» WHAT YOU SHOULD DO: Copy every line of the listing exactly.

begin DATA IN THIS EXERCISE

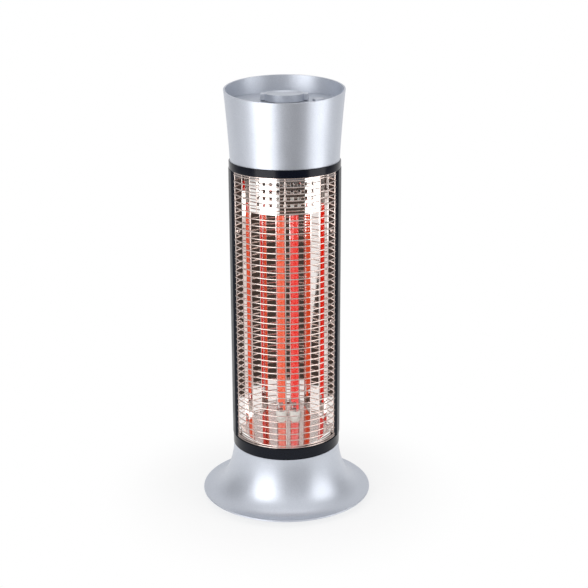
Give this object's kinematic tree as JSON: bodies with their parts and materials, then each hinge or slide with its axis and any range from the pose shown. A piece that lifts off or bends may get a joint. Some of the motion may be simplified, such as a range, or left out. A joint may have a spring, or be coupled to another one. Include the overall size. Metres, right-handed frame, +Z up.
{
  "type": "carbon tower heater",
  "caption": "Round tower heater: carbon tubes before a folded mirror reflector behind a wire grille, on a flared swivel base, with a slanted bowl-shaped head holding dial and button.",
  "frame": {"origin": "on the floor, under the base, on the axis of the column, which is the centre of the footprint", "axes": "+Z up along the column; -Y out of the front, where the grille is; +X to the right as seen from the front"},
  "size_m": [0.252, 0.252, 0.6199],
  "materials": {
    "silver_plastic": "metallic silver lacquer, satin",
    "silver_steel": "metallic silver lacquer, satin",
    "black_gloss": "polished black",
    "black_steel": "satin black lacquer",
    "mirror_sheet": "mirror polished sheet",
    "chrome_wire": "bright plated wire",
    "zinc_steel": "zinc plated",
    "grey_iron": "plain casting",
    "white_ceramic": "unglazed, fine grained",
    "quartz_glass": "clear quartz",
    "glowing_carbon": "wound carbon filament, glowing",
    "dark_plastic": "fine matte",
    "white_plastic": "fine matte",
    "black_rubber": "matte rubber"
  },
  "bodies": {
    "base": {"base_shell": "silver_plastic", "base_plate": "silver_steel", "ballast_ring": "grey_iron", "foot_1": "black_rubber", "foot_2": "black_rubber", "foot_3": "black_rubber", "foot_4": "black_rubber", "base_screw_1": "zinc_steel", "base_screw_2": "zinc_steel", "base_screw_3": "zinc_steel", "base_screw_4": "zinc_steel", "cord_gland": "black_rubber", "tip_switch": "dark_plastic", "swivel_bush": "white_plastic", "swing_motor": "zinc_steel", "motor_bracket": "zinc_steel", "bracket_screw_left": "zinc_steel", "bracket_screw_right": "zinc_steel"},
    "column": {"swivel_hub": "dark_plastic", "thrust_washer": "zinc_steel", "hub_screw_1": "zinc_steel", "hub_screw_2": "zinc_steel", "hub_screw_3": "zinc_steel", "swing_arm": "zinc_steel", "lower_ring": "black_gloss", "upper_ring": "black_gloss", "rear_housing": "black_steel", "reflector": "mirror_sheet", "reflector_screw_1": "zinc_steel", "reflector_screw_2": "zinc_steel", "reflector_screw_3": "zinc_steel", "reflector_screw_4": "zinc_steel", "reflector_screw_5": "zinc_steel", "reflector_screw_6": "zinc_steel", "chamber_floor": "mirror_sheet", "quartz_tube_left": "quartz_glass", "quartz_tube_right": "quartz_glass", "carbon_element_left": "glowing_carbon", "carbon_element_right": "glowing_carbon", "tube_cap_left_lower": "white_ceramic", "tube_cap_left_upper": "white_ceramic", "tube_cap_right_lower": "white_ceramic", "tube_cap_right_upper": "white_ceramic", "lower_cap_bracket": "zinc_steel", "upper_cap_bracket": "zinc_steel", "top_shield": "mirror_sheet", "front_grille": "chrome_wire", "head_shell": "silver_plastic", "control_panel": "silver_plastic", "rotary_switch": "dark_plastic", "button_switch": "dark_plastic", "terminal_block": "white_plastic"},
    "dial": {"power_dial": "silver_plastic", "switch_spindle": "zinc_steel"},
    "button": {"swing_button": "silver_plastic"},
    "crank": {"drive_crank": "white_plastic"},
    "plunger": {"tip_plunger": "white_plastic"}
  },
  "joints": [
    {"name": "column_swing", "type": "hinge", "parent": "base", "child": "column", "pos_m": [0, 0, 0.085], "axis": [0, 0, 1], "range_deg": [-35, 35]},
    {"name": "crank_turn", "type": "hinge", "parent": "base", "child": "crank", "pos_m": [0, 0.03, 0.07], "axis": [0, 0, 1], "range_deg": [-90, 90]},
    {"name": "dial_turn", "type": "hinge", "parent": "column", "child": "dial", "pos_m": [0, 0, 0.6], "axis": [0, 0, 1], "range_deg": [0, 90]},
    {"name": "button_press", "type": "slide", "parent": "column", "child": "button", "axis": [0, 0, -1], "range_m": [0, 0.003], "stiffness_N_per_m": 300, "springref_m": -0.001},
    {"name": "plunger_slide", "type": "slide", "parent": "base", "child": "plunger", "axis": [0, 0, 1], "range_m": [-0.004, 0], "stiffness_N_per_m": 60, "springref_m": -0.006}
  ],
  "couplings": [
    {"joint": "crank_turn", "follows": "column_swing", "ratio": 2.5714}
  ]
}
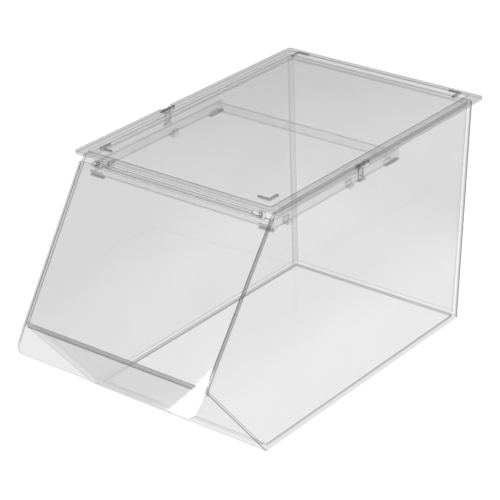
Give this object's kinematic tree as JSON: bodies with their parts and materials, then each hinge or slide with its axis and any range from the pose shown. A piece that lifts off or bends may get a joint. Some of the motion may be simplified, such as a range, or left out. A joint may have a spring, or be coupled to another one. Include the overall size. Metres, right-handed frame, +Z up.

end DATA IN THIS EXERCISE

» PROBLEM SOLUTION:
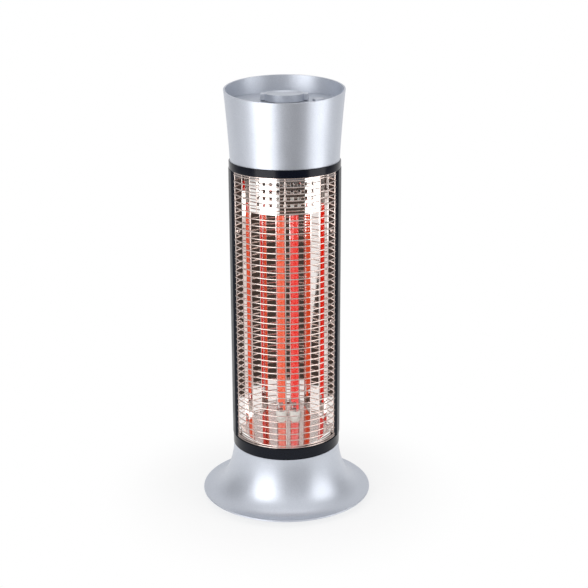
Give this object's kinematic tree as JSON: bodies with their parts and materials, then each hinge or slide with its axis and any range from the pose shown. A piece that lifts off or bends may get a joint. Some of the motion may be simplified, such as a range, or left out. A joint may have a spring, or be coupled to another one. Include the overall size. Metres, right-handed frame, +Z up.
{
  "type": "carbon tower heater",
  "caption": "Round tower heater: carbon tubes before a folded mirror reflector behind a wire grille, on a flared swivel base, with a slanted bowl-shaped head holding dial and button.",
  "frame": {"origin": "on the floor, under the base, on the axis of the column, which is the centre of the footprint", "axes": "+Z up along the column; -Y out of the front, where the grille is; +X to the right as seen from the front"},
  "size_m": [0.252, 0.252, 0.6199],
  "materials": {
    "silver_plastic": "metallic silver lacquer, satin",
    "silver_steel": "metallic silver lacquer, satin",
    "black_gloss": "polished black",
    "black_steel": "satin black lacquer",
    "mirror_sheet": "mirror polished sheet",
    "chrome_wire": "bright plated wire",
    "zinc_steel": "zinc plated",
    "grey_iron": "plain casting",
    "white_ceramic": "unglazed, fine grained",
    "quartz_glass": "clear quartz",
    "glowing_carbon": "wound carbon filament, glowing",
    "dark_plastic": "fine matte",
    "white_plastic": "fine matte",
    "black_rubber": "matte rubber"
  },
  "bodies": {
    "base": {"base_shell": "silver_plastic", "base_plate": "silver_steel", "ballast_ring": "grey_iron", "foot_1": "black_rubber", "foot_2": "black_rubber", "foot_3": "black_rubber", "foot_4": "black_rubber", "base_screw_1": "zinc_steel", "base_screw_2": "zinc_steel", "base_screw_3": "zinc_steel", "base_screw_4": "zinc_steel", "cord_gland": "black_rubber", "tip_switch": "dark_plastic", "swivel_bush": "white_plastic", "swing_motor": "zinc_steel", "motor_bracket": "zinc_steel", "bracket_screw_left": "zinc_steel", "bracket_screw_right": "zinc_steel"},
    "column": {"swivel_hub": "dark_plastic", "thrust_washer": "zinc_steel", "hub_screw_1": "zinc_steel", "hub_screw_2": "zinc_steel", "hub_screw_3": "zinc_steel", "swing_arm": "zinc_steel", "lower_ring": "black_gloss", "upper_ring": "black_gloss", "rear_housing": "black_steel", "reflector": "mirror_sheet", "reflector_screw_1": "zinc_steel", "reflector_screw_2": "zinc_steel", "reflector_screw_3": "zinc_steel", "reflector_screw_4": "zinc_steel", "reflector_screw_5": "zinc_steel", "reflector_screw_6": "zinc_steel", "chamber_floor": "mirror_sheet", "quartz_tube_left": "quartz_glass", "quartz_tube_right": "quartz_glass", "carbon_element_left": "glowing_carbon", "carbon_element_right": "glowing_carbon", "tube_cap_left_lower": "white_ceramic", "tube_cap_left_upper": "white_ceramic", "tube_cap_right_lower": "white_ceramic", "tube_cap_right_upper": "white_ceramic", "lower_cap_bracket": "zinc_steel", "upper_cap_bracket": "zinc_steel", "top_shield": "mirror_sheet", "front_grille": "chrome_wire", "head_shell": "silver_plastic", "control_panel": "silver_plastic", "rotary_switch": "dark_plastic", "button_switch": "dark_plastic", "terminal_block": "white_plastic"},
    "dial": {"power_dial": "silver_plastic", "switch_spindle": "zinc_steel"},
    "button": {"swing_button": "silver_plastic"},
    "crank": {"drive_crank": "white_plastic"},
    "plunger": {"tip_plunger": "white_plastic"}
  },
  "joints": [
    {"name": "column_swing", "type": "hinge", "parent": "base", "child": "column", "pos_m": [0, 0, 0.085], "axis": [0, 0, 1], "range_deg": [-35, 35]},
    {"name": "crank_turn", "type": "hinge", "parent": "base", "child": "crank", "pos_m": [0, 0.03, 0.07], "axis": [0, 0, 1], "range_deg": [-90, 90]},
    {"name": "dial_turn", "type": "hinge", "parent": "column", "child": "dial", "pos_m": [0, 0, 0.6], "axis": [0, 0, 1], "range_deg": [0, 90]},
    {"name": "button_press", "type": "slide", "parent": "column", "child": "button", "axis": [0, 0, -1], "range_m": [0, 0.003], "stiffness_N_per_m": 300, "springref_m": -0.001},
    {"name": "plunger_slide", "type": "slide", "parent": "base", "child": "plunger", "axis": [0, 0, 1], "range_m": [-0.004, 0], "stiffness_N_per_m": 60, "springref_m": -0.006}
  ],
  "couplings": [
    {"joint": "crank_turn", "follows": "column_swing", "ratio": 2.5714}
  ]
}
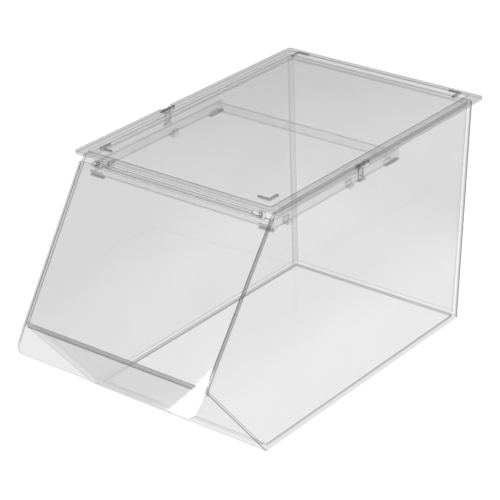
Give this object's kinematic tree as JSON: bodies with their parts and materials, then each hinge or slide with its axis and any range from the pose shown. A piece that lifts off or bends may get a joint. Some of the motion may be simplified, such as a range, or left out. A joint may have a spring, or be coupled to another one. Include the overall size. Metres, right-handed frame, +Z up.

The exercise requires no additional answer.